# Cattle, Buffalo, Beefalo?



## th_Wolverine (Apr 15, 2013)

So, I'm a sheep guy. I love the sheep I care for at work, and I enjoy the taste of mutton. But I'm trying to learn all I can about other livestock so when I get my homestead running, I can possibly branch out a little. I don't think I'd ever want to raise them to sell at market, or many head at a time, maybe one or two in hand to butcher when the time was right.

Now I love buffalo meat. I've also read that its really good for you. I've _heard_ of a hybrid called "beefalo", but never tried it. For you who raise cattle and/or buffalo, what are the pro's and cons? it looks to me that depending on where you life, the price of a calf or cow can be fairly competitive?...

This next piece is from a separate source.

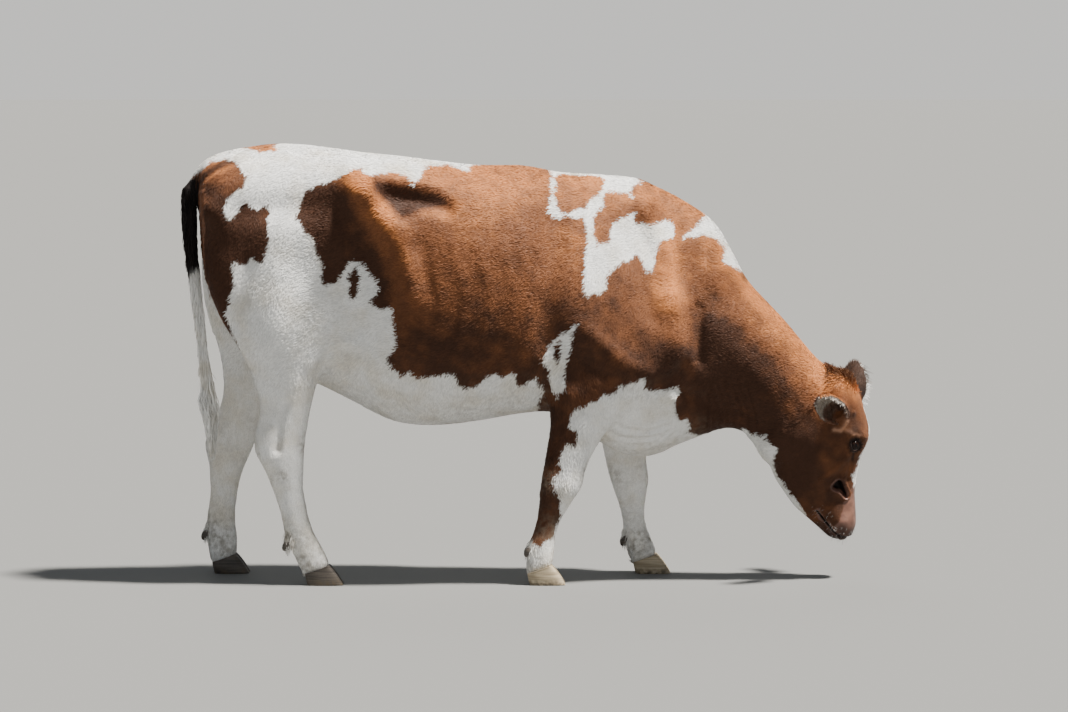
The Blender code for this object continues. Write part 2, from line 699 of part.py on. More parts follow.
def part_flesh(flesh, surfaces):
    """Part the flesh into trunk, neck, head and legs."""
    rest = flesh
    named = {}
    for name in LEGS:
        rest, leg = split(rest, leg_bell(name))
        sockets = [socket(place, DEWCLAW_RADII, DEWCLAW_FACETS, DEWCLAW_TURN)
                   for place in dewclaw_places(name).values()]
        cut(leg, [sole_box(name)] + sockets)
        named["leg_" + name] = leg
    rest, front = split(rest, slab("part_neck", *NECK_CUT))
    cut(rest, [tail_box(-1)])
    named["trunk"] = rest
    named["neck"], head = split(front, slab("part_head", *HEAD_CUT))
    eye = Vector((EYE_RADIUS, EYE_RADIUS, EYE_RADIUS))
    cut(head, ear_cutters() + [socket(place, eye, EYE_FACETS) for place in eye_places().values()])
    named["head"] = head
    for name, thing in named.items():
        thing.name = name
        thing.data.materials.append(surfaces["brown" if name in ("head", "neck") else "white"])


# ---- Ears, eyes, hooves and tail ------------------------------------------------------------
def add_ears(surface):
    """Cupped leaf-shaped ears on the ear roots."""
    for side, label in ((-1, "right"), (1, "left")):
        along, across, opening = ear_axes(side)
        start = on_head(EAR_ROOT, side) + along * EAR_START
        mesh = bmesh.new()
        rings = []
        for place, half, spread in EAR_PROFILE:
            width = half / math.sin(min(spread, math.pi / 2))
            bend = EAR_DROOP * place ** 2 + EAR_DEPTH * width
            centre = start + along * EAR_LENGTH * place + opening * bend
            ring = []
            for radius, order in ((width, 1), (max(width - EAR_THICKNESS, EAR_TIP_RADIUS), -1)):
                for step in range(EAR_POINTS):
                    angle = order * spread * (2 * step / (EAR_POINTS - 1) - 1)
                    ring.append(centre + across * radius * math.sin(angle)
                                - opening * radius * math.cos(angle))
            rings.append(ring)
        skin_over(mesh, rings, cupped=True)
        add_object("ear_" + label, mesh, surface)


def add_eyes(surface):
    """Eyeballs."""
    for name, place in eye_places().items():
        mesh = bmesh.new()
        ball(mesh, place, [EYE_RADIUS] * 3, *EYE_FACETS)
        add_object("eye_" + name, mesh, surface)


def add_claws(surface):
    """Two claws to each foot, flat on the ground and flat on top."""
    for name, (line, _, side) in LEGS.items():
        middle, height = coronet_plane(line)
        for label, sign in (("inner", -1), ("outer", 1)):
            y = side * (line[-1][1] + sign * CLAW_SPREAD)
            out = side * sign
            mesh = bmesh.new()
            rings = []
            for level in range(CLAW_LEVELS):
                share = level / (CLAW_LEVELS - 1)
                ring = []
                for index in range(CLAW_POINTS):
                    angle = math.tau * index / CLAW_POINTS
                    ahead, across = math.cos(angle), math.sin(angle)
                    reach = CLAW_TOE if ahead > 0 else CLAW_HEEL
                    x = middle + reach * power(ahead, CLAW_ROUND[0])
                    x -= share * (DORSAL_SLOPE * CORONET_FRONT * max(ahead, 0.0)
                                  + HEEL_LEAN * max(-ahead, 0.0))
                    width = CLAW_HALF * (1.0 if across * out > 0 else CLAW_INNER)
                    width *= (1 - CLAW_TAPER * share) * power(across, CLAW_ROUND[1])
                    ring.append(Vector((x, y + width, share * height(x))))
                rings.append(ring)
            skin_over(mesh, rings)
            add_object(f"claw_{name}_{label}", mesh, surface)


def add_dewclaws(surface):
    """Small dewclaws behind each fetlock."""
    for name in LEGS:
        for label, place in dewclaw_places(name).items():
            mesh = bmesh.new()
            ball(mesh, place, DEWCLAW_RADII, *DEWCLAW_FACETS, DEWCLAW_TURN)
            add_object(f"dewclaw_{name}_{label}", mesh, surface)


def tail_rings():
    """Rings of points along the tail and its switch, each square to the tail's line."""
    line = blend(TAIL, TAIL_STEPS)
    rings = []
    for index, (x, z, radius) in enumerate(line):
        first, last = line[max(index - 1, 0)], line[min(index + 1, len(line) - 1)]
        along = Vector((last[0] - first[0], 0.0, last[1] - first[1])).normalized()
        out = Vector((0.0, 1.0, 0.0))
        ahead = out.cross(along)
        turns = [math.tau * k / TAIL_POINTS for k in range(TAIL_POINTS)]
        rings.append([Vector((x, 0.0, z)) + (ahead * math.cos(turn) + out * math.sin(turn)) * radius
                      for turn in turns])
    return rings


def add_tail(dark, white):
    """The tail below the tail head, and its switch."""
    rings = tail_rings()
    first = SWITCH_START * TAIL_STEPS
    mesh = bmesh.new()
    skin_over(mesh, rings[:first + 1])
    tail = add_object("tail", mesh, dark)
    cut(tail, [tail_box(1)])
    lowered = [point - Vector((0.0, 0.0, GAP)) for point in rings[first]]
    mesh = bmesh.new()
    skin_over(mesh, [lowered] + rings[first + 1:])
    add_object("tail_switch", mesh, white)


def main():
    """Build the cow."""
    for thing in list(bpy.data.objects):
        bpy.data.objects.remove(thing)
    surfaces = {
        "brown": material("red_brown_coat", RED_BROWN, 0.75),
        "white": material("white_coat", WHITE_COAT, 0.75),
        "dark": material("dark_hair", DARK_TAIL, 0.70),
        "eye": material("eye", EYE_BROWN, 0.05),
        "horn": material("hoof_horn", HOOF_HORN, 0.50),
    }
    flesh = fused_flesh()
    shape_forms(flesh)
    thin(flesh)
    part_flesh(flesh, surfaces)
    add_ears(surfaces["brown"])
    add_eyes(surfaces["eye"])
    add_claws(surfaces["horn"])
    add_dewclaws(surfaces["horn"])
    add_tail(surfaces["dark"], surfaces["white"])
    origin = bpy.data.objects.new("cow", None)
    bpy.context.scene.collection.objects.link(origin)
    for thing in list(bpy.data.objects):
        if thing.type == "MESH":
            thing.parent = origin
    origin.location = -CENTRE


main()
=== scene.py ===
"""The looks of a life-size grazing dairy cow, dressed over its fixed solids.

One closed skin is made over the solids of trunk, neck, head, legs, ears and tail, smoothed, given
its bones, folds and face, and drawn in by the depth of the coat. Thin tufts of hair lie over it.
Everything is in metres: +X towards the head, +Y the animal's left, +Z up, the soles on z = 0.
"""

import logging
import math
import time
from dataclasses import dataclass, field
from enum import Enum
from functools import partial
from typing import Callable

import bmesh
import bpy
import numpy as np
from mathutils import Euler, Matrix, Vector


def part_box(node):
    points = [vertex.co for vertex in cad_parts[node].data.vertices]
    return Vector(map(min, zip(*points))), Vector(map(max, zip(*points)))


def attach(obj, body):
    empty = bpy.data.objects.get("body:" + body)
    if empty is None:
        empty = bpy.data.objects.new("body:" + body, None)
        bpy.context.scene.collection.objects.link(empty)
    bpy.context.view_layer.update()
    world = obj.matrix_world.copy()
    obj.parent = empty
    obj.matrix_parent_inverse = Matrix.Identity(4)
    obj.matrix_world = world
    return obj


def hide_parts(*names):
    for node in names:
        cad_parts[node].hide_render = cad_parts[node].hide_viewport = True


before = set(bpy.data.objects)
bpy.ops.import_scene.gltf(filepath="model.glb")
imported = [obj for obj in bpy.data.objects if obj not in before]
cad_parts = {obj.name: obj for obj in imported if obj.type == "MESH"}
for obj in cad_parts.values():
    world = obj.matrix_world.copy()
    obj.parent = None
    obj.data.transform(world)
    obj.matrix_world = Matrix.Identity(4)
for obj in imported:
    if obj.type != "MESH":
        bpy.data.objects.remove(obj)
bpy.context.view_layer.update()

LOG = logging.getLogger("cow")
BODY = "root"
SIDES = ("left", "right")
PARTS = ("inner", "outer")
LEGS = ("hind_right", "hind_left", "fore_right", "fore_left")
FLESH = ("trunk", "neck", "head", "tail", "tail_switch", "ear_left", "ear_right",
         *("leg_" + name for name in LEGS))


# ---- Arithmetic on arrays of points -------------------------------------------------------
def ramp(values: np.ndarray, low: float, high: float) -> np.ndarray:
    """Smooth step from 0 at low to 1 at high."""
    share = np.clip((values - low) / (high - low), 0.0, 1.0)
    return share * share * (3.0 - 2.0 * share)


def bell(values: np.ndarray) -> np.ndarray:
    """Soft hump: 1 at 0, and nothing beyond 2 on either side."""
    return np.exp(-values ** 2)


def unit(vectors: np.ndarray) -> np.ndarray:
    """The vectors at length one."""
    return vectors / np.maximum(np.linalg.norm(vectors, axis=-1, keepdims=True), 1e-12)


def waves(points: np.ndarray, size: float, seed: int, count: int = 7) -> np.ndarray:
    """Soft noise between about -1 and 1, made of a few crossing waves.

    Args:
        points: Places in metres.
        size: Rough width of a patch of the noise.
        seed: Starts the choice of waves.
        count: Number of waves.

    Returns:
        One number for each place.
    """
    rng = np.random.default_rng(seed)
    total = np.zeros(len(points))
    for direction in unit(rng.normal(size=(count, 3))):
        pace = math.pi / size * rng.uniform(0.7, 1.5)
        total += np.sin(points @ direction * pace + rng.uniform(0, math.tau))
    return total / math.sqrt(count)


def reach_to_line(points: np.ndarray, line: tuple) -> np.ndarray:
    """Distance of each point to a line through a few corners.

    Args:
        points: Places with as many coordinates as the corners have.
        line: Two or more corners.

    Returns:
        Distances in metres.
    """
    corners = np.array(line, dtype=float)
    best = np.full(len(points), np.inf)
    for start, end in zip(corners[:-1], corners[1:]):
        along = end - start
        share = np.clip((points - start) @ along / max(along @ along, 1e-12), 0.0, 1.0)
        away = points - start - share[:, None] * along
        best = np.minimum(best, np.einsum("ij,ij->i", away, away))
    return np.sqrt(best)


def depth_inside(points: np.ndarray, outline: tuple) -> np.ndarray:
    """How deep each point lies inside a closed outline, negative outside it.

    Args:
        points: Places with two coordinates.
        outline: Corners of the outline in order.

    Returns:
        Distances to the outline, with their sign.
    """
    corners = np.array(outline, dtype=float)
    margin = 0.06
    low, high = corners.min(axis=0) - margin, corners.max(axis=0) + margin
    near = np.all((points > low) & (points < high), axis=1)
    result = np.full(len(points), -margin)
    here = points[near]
    inside = np.zeros(len(here), dtype=bool)
    for (ax, az), (bx, bz) in zip(corners, np.roll(corners, -1, axis=0)):
        if az != bz:
            crosses = (here[:, 1] < az) != (here[:, 1] < bz)
            inside ^= crosses & (here[:, 0] < ax + (here[:, 1] - az) * (bx - ax) / (bz - az))
    away = reach_to_line(here, (*outline, outline[0]))
    result[near] = np.where(inside, away, -np.minimum(away, margin))
    return result


def rounded(outline: tuple, turns: int = 2) -> tuple:
    """Round the corners of a closed outline by cutting them.

    Args:
        outline: Corners in order.
        turns: How often the corners are cut.

    Returns:
        The rounder outline.
    """
    corners = np.array(outline, dtype=float)
    for _ in range(turns):
        after = np.roll(corners, -1, axis=0)
        corners = np.stack((corners * 0.75 + after * 0.25, corners * 0.25 + after * 0.75),
                           axis=1).reshape(-1, 2)
    return tuple(map(tuple, corners))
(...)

I'm interested to hear your thoughts!


----------



## tinknal (May 21, 2004)

Beefalo are hard to breed and Buffalo are just plain hard. They are not truly domesticated, they can and will kill you, and they need superior fencing and facilities.


----------



## oregon woodsmok (Dec 19, 2010)

I like buffalo meat and I like beef. I do not like beefalo meat. It is very lean, which makes it tough and dry. Buffalo is very lean but, for reasons I do not understand, it is not tough. Different type of muscle fiber, I guess.

The high percentage beefalo hides in good condition tan out to make gorgeous hair-on rugs. But the commercial tanning costs as much as the rugs will sell for. Nice rugs, though. More like fur than hair.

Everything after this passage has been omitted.